Today’s global business environment is shaped by a dynamic interplay of macroeconomic resilience, high-stakes trade negotiations, and fiscal reforms in key emerging markets. India continues to outperform expectations, leveraging robust domestic demand to offset external shocks, including steep US tariffs, while simultaneously advancing in digital innovation and supply chain diversification. Meanwhile, Argentina’s government, under President Javier Milei, is doubling down on aggressive economic reform after a critical mid-term electoral boost, facing new fiscal challenges as an anticipated major loan falls through and IMF negotiations intensify. Amid this, the broader geopolitical landscape is defined by US-China strategic competition and shifting regional alliances, impacting supply chain security and global trade flows.

Analysis

India: Resilient Growth Amid Tariffs, Tech Upturn, and Strategic Trade Negotiations

India shines as a standout among emerging markets with projected real GDP growth rates of 6.8% for FY26 and 6.5% for subsequent years, driven primarily by domestic demand and policy stimulus.

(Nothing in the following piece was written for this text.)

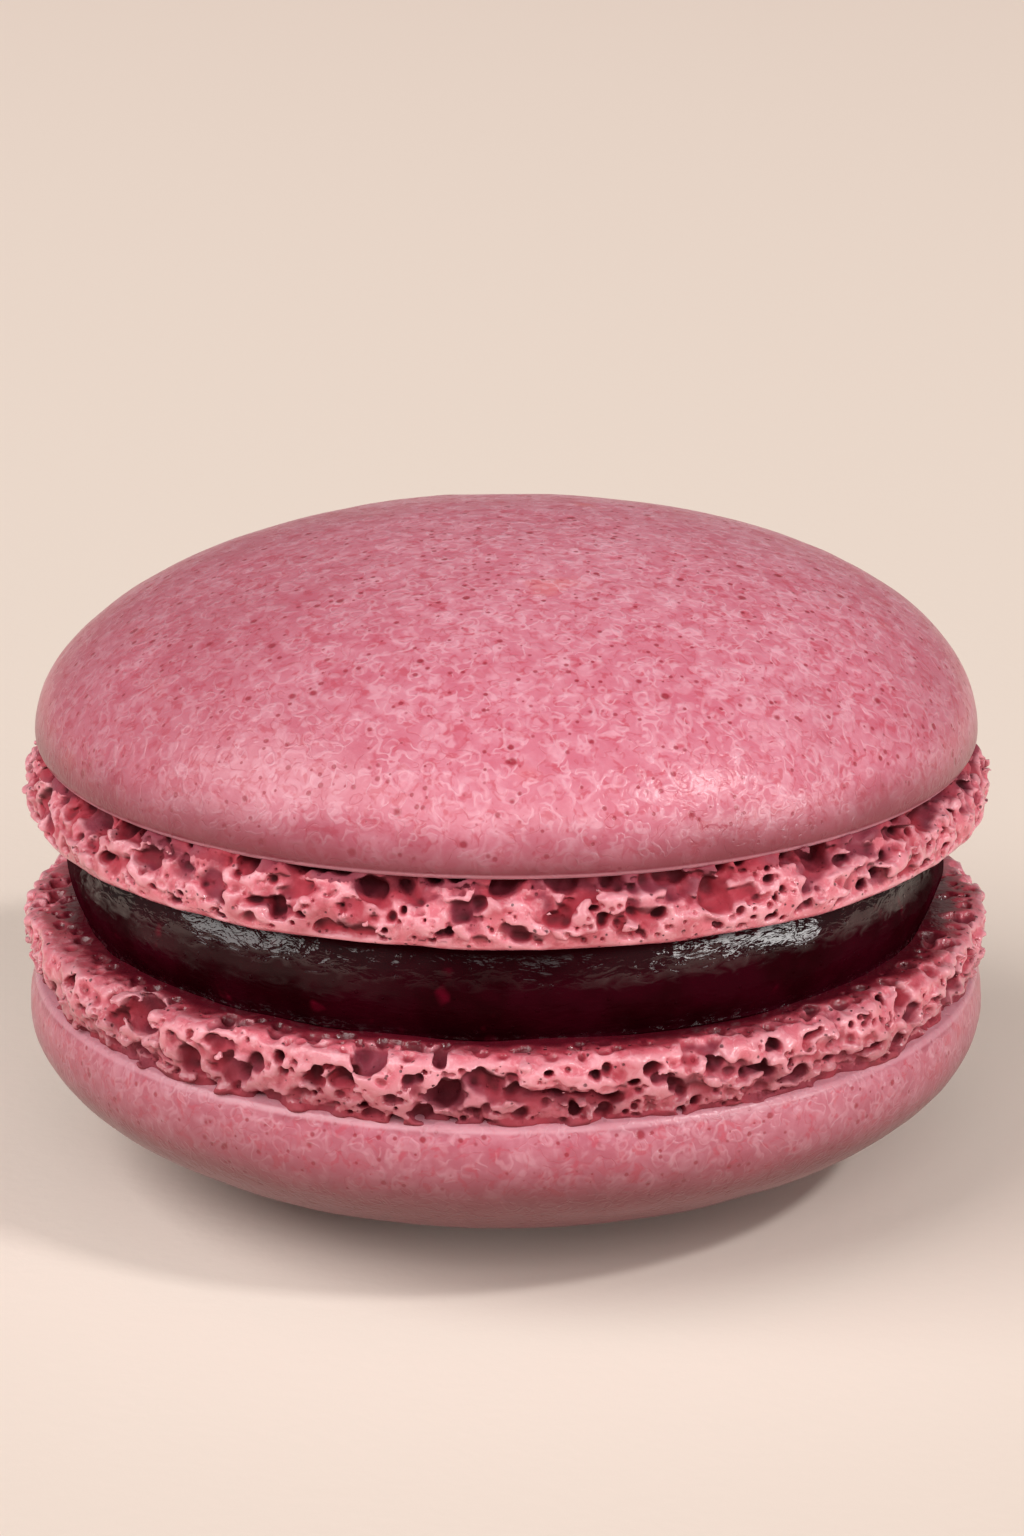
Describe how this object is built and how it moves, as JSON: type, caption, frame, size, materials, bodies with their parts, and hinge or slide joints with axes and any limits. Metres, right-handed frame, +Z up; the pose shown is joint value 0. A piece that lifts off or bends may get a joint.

Despite a challenging global environment and the imposition of US tariffs—some as high as 50%—India’s export declines have been less severe than expected, with October shipments to the US down just 8.6% (improving from a 12% drop in September)[1][2] Strategic positioning in ongoing trade talks with the US has enabled New Delhi to press for an eventual reduction in tariffs, while holding strong on agricultural and other sensitive sectors.

India’s macroeconomic stability, highlighted by low external debt and strong forex reserves, provides a potent buffer against external shocks[3][4][5] The digital economy remains a key driver, with UPI-enabled transactions tripling since 2021 and the tech sector expanding into AI, semiconductors, and R&D partnerships. As global supply chains diversify—partly in response to US-China decoupling—India’s appeal rises, drawing sustained foreign investments and increased technological collaboration[6][7][8]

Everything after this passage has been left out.